Part 2: The Gunning Clubs of Charlestown
Gerard William Wittstadt, Jr., Esquire (c)2023
Chapter 8: Green Bank
Green Bank Fishery and Green Bank Farm were owned by the Barnes family of Carpenter's Point until after the death of George Washington Barnes in 1880. When the Barnes estate was probated, the Barnes brothers continued to operate the fishery and the farm, like Carpenter's Point, for many years after the death of the elder Mr. Barnes. In 1880, James Morgan Heverin, who appraised Green Bank for the Orphan's Court, described the fishery as a "fishing shore including fish houses, shanties and shedding." The farm was described as containing a "farm house and other farm buildings."
It was at Green Bank Farm that Will Heverin was born in August 1860.
The Green Bank Farm and Fishery were located just southeast of Seneca Point. Like Seneca Point and Carpenter's Point, Green Bank was a popular spot with market hunters and "sports" alike. In the 1920s and 1930s, Thomas Roseby McMullen, a hunting guide from Charlestown, used the property as a base camp for his duck-hunting operations.
(Green Bank farmhouse, circa 1930. Thomas R. McMullen is the gentleman standing on the porch at the far right. Photograph, courtesy of J. Edgar McMullen, the grandson of Thomas R. McMullen, Charlestown, Maryland.)

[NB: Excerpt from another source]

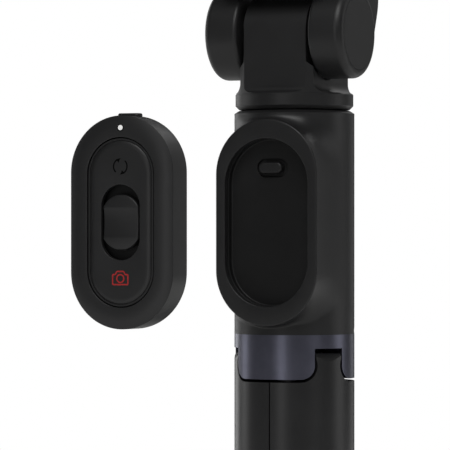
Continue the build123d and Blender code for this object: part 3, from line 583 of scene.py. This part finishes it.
def knob_half_width(z):
    """Half the zoom slider's width at a height from its middle."""
    half_height, straight, half_width = (KNOB_HIGH.z - KNOB_LOW.z) / 2, 4.3, (KNOB_HIGH.x - KNOB_LOW.x) / 2
    if abs(z) <= straight:
        return half_width
    rise = half_height - straight
    radius = (half_width ** 2 + rise ** 2) / (2 * rise)
    return sqrt(max(radius ** 2 - (abs(z) - half_height + radius) ** 2, 0.0))


def knob_top(z):
    """The slider's front surface: a thumb dish between two gently falling ends."""
    dish_half, dish_depth, fall = 4.0, 0.38, 0.3
    front = KNOB_LOW.y + 0.05
    if abs(z) <= dish_half:
        return front + dish_depth * (1 - (z / dish_half) ** 2)
    return front + fall * ((abs(z) - dish_half) / 3.4) ** 1.5


def make_knob():
    """The zoom slider, as rows across it from bottom to top."""
    half_height = (KNOB_HIGH.z - KNOB_LOW.z) / 2
    edge, rows, edge_steps = 0.45, 72, 6
    heights = [-half_height * cos(pi * i / rows) for i in range(rows + 1)]
    heights = sorted(heights + [-4.0, 4.0])
    foot = KNOB_HIGH.y - 0.8
    bm = bmesh.new()
    lines = []
    for z in heights:
        wide = max(knob_half_width(z), 0.02)
        near_end = half_height - abs(z)
        droop = 0.0 if near_end >= edge else edge - sqrt(edge ** 2 - (edge - near_end) ** 2)
        side = min(edge, wide)
        half = [(wide, foot), (wide, knob_top(z) + droop + edge)]
        for i in range(1, edge_steps + 1):
            a = radians(90 * i / edge_steps)
            half.append((wide - side * (1 - cos(a)), knob_top(z) + droop + edge * (1 - sin(a))))
        line = [(x, min(y, foot), BAY_Z + z) for x, y in half]
        line += [(-x, y, z2) for x, y, z2 in line[::-1]]
        lines.append([bm.verts.new(p) for p in line])
    for one, two in zip(lines, lines[1:]):
        for i in range(len(one) - 1):
            bm.faces.new((one[i], one[i + 1], two[i + 1], two[i]))
    finish_piece(bm, "zoom_knob", "zoom_slider", "key_plastic", ["zoom_slider"])


def stroke(bm, path, width, y, closed):
    """A thin flat ribbon along a path of x and z points."""
    count = len(path)
    sides = []
    for i, (x, z) in enumerate(path):
        before = path[(i - 1) % count] if closed or i > 0 else path[i]
        after = path[(i + 1) % count] if closed or i < count - 1 else path[i]
        tx, tz = after[0] - before[0], after[1] - before[1]
        length = hypot(tx, tz)
        nx, nz = -tz / length * width / 2, tx / length * width / 2
        sides.append((bm.verts.new((x + nx, y, z + nz)), bm.verts.new((x - nx, y, z - nz))))
    for i in range(count if closed else count - 1):
        (a, b), (c, d) = sides[i], sides[(i + 1) % count]
        bm.faces.new((a, b, d, c))


def rounded(corners, radius, steps=5):
    """A closed path through corners, each turned with an arc-like curve."""
    path = []
    for i, corner in enumerate(corners):
        here = Vector(corner)
        before, after = Vector(corners[i - 1]), Vector(corners[(i + 1) % len(corners)])
        start = here + (before - here).normalized() * radius
        end = here + (after - here).normalized() * radius
        for k in range(steps + 1):
            t = k / steps
            path.append(tuple(start * (1 - t) ** 2 + here * 2 * t * (1 - t) + end * t * t))
    return path


def make_camera_symbol(y):
    """A plain outline of a camera."""
    width, height, line = 4.95, 3.9, 0.38
    middle = BAY_Z - 14.9
    left, right, low = -width / 2 + line / 2, width / 2 - line / 2, middle - height / 2 + line / 2
    high = middle + height / 2 - line / 2
    shoulder = high - 0.85
    body = [(left, low), (right, low), (right, shoulder), (1.5, shoulder), (1.0, high), (-1.0, high),
            (-1.5, shoulder), (left, shoulder)]
    bm = bmesh.new()
    stroke(bm, rounded(body, 0.28), line, y, True)
    lens = [(1.06 * cos(2 * pi * i / 40), middle - 0.15 + 1.06 * sin(2 * pi * i / 40)) for i in range(40)]
    stroke(bm, lens, line, y, True)
    finish_piece(bm, "camera_symbol", "key_panel", "key_plastic", look="print_red")


def make_arrows_symbol(y):
    """Two arrows that chase each other round."""
    middle, radius, line = BAY_Z + 15.0, 2.02, 0.38
    bm = bmesh.new()
    for turn in (0, 180):
        path = []
        for i in range(29):
            a = radians(turn + 120 + 108 * i / 28)
            path.append((radius * cos(a), middle + radius * sin(a)))
        stroke(bm, path, line, y, False)
        head = [(radius + 0.2, 86), (radius + 0.28, 124), (radius - 0.92, 116), (radius - 0.35, 100)]
        corners = []
        for reach, angle in head:
            a = radians(turn + angle)
            corners.append((reach * cos(a), middle + reach * sin(a)))
        bm.faces.new([bm.verts.new((x, y - 0.002, z)) for x, z in corners])
    finish_piece(bm, "arrows_symbol", "key_panel", "key_plastic", look="print_black")


def face_depth(x, z):
    """The remote's face at a point in its upper part."""
    height, width = REMOTE
    grow = hypot(x, z - BAY_Z - (height - width) / 2) - width / 2
    t = max((grow + CROWN_WIDTH) / CROWN_WIDTH, 0.0)
    return FACE_Y + (CROWN - SEAM) * t ** CROWN_POWER


def disc(bm, radii, lifts, z, steps=32):
    """Rings of a small disc laid on the remote's face."""
    rings = []
    for radius, lift in zip(radii, lifts):
        ring = []
        for i in range(steps):
            a = 2 * pi * i / steps
            x, up = radius * cos(a), z + radius * sin(a)
            ring.append((x, max(face_depth(x, up) - lift, FACE_Y), up))
        rings.append(ring)
    add_rings(bm, rings, cap_last=True)


def make_light():
    """The status light: a frosted lens in a dark ring."""
    z = (LED_LOW.z + LED_HIGH.z) / 2
    bm = bmesh.new()
    disc(bm, (1.0, 0.98, 0.7), (-0.01, 0.012, 0.012), z)
    finish_piece(bm, "light_ring", "remote", "remote_plastic", look="print_black")
    bm = bmesh.new()
    disc(bm, (0.72, 0.68, 0.45, 0.2), (0.01, 0.02, 0.035, 0.04), z)
    finish_piece(bm, "light_lens", "remote", "led", ["led_lens"])


make_camera()
make_studio()
make_handle()
make_bay()
make_remote_case()
panel_front = make_panel()
make_camera_symbol(panel_front - 0.015)
make_arrows_symbol(panel_front - 0.015)
make_light()
make_knob()
bpy.context.scene.view_settings.view_transform = "Standard"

("Tak" Falls, who worked for Remington Arms; Edgar McMullen, Sr.; Russell Fields of Philadelphia and "Ed" at "The Shack" at Green Bank Farm, circa 1935. Photograph courtesy of J. Edgar McMullen, Charlestown, Maryland.)

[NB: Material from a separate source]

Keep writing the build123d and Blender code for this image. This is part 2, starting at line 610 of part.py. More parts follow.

Later, the farm was acquired by Lew Pennock, who lived in the farmhouse. Mr. Pennock was an avid hunter. Although he regularly gunned the North East River and the Susquehanna Flats, he also maintained a shanty at Wild Duck Cove near Principio, Maryland.
(Pictured, Lew Pennock's gunning club from Green Bank at Wild Duck Cove, circa 1945 left to right top: Lew Pennock; Doc Dougherty; Earl Groves; bottom row: Merrit Pennock and Bob Swanson. Photograph courtesy of Allen W. Purner, Sr., Elkton, Maryland.)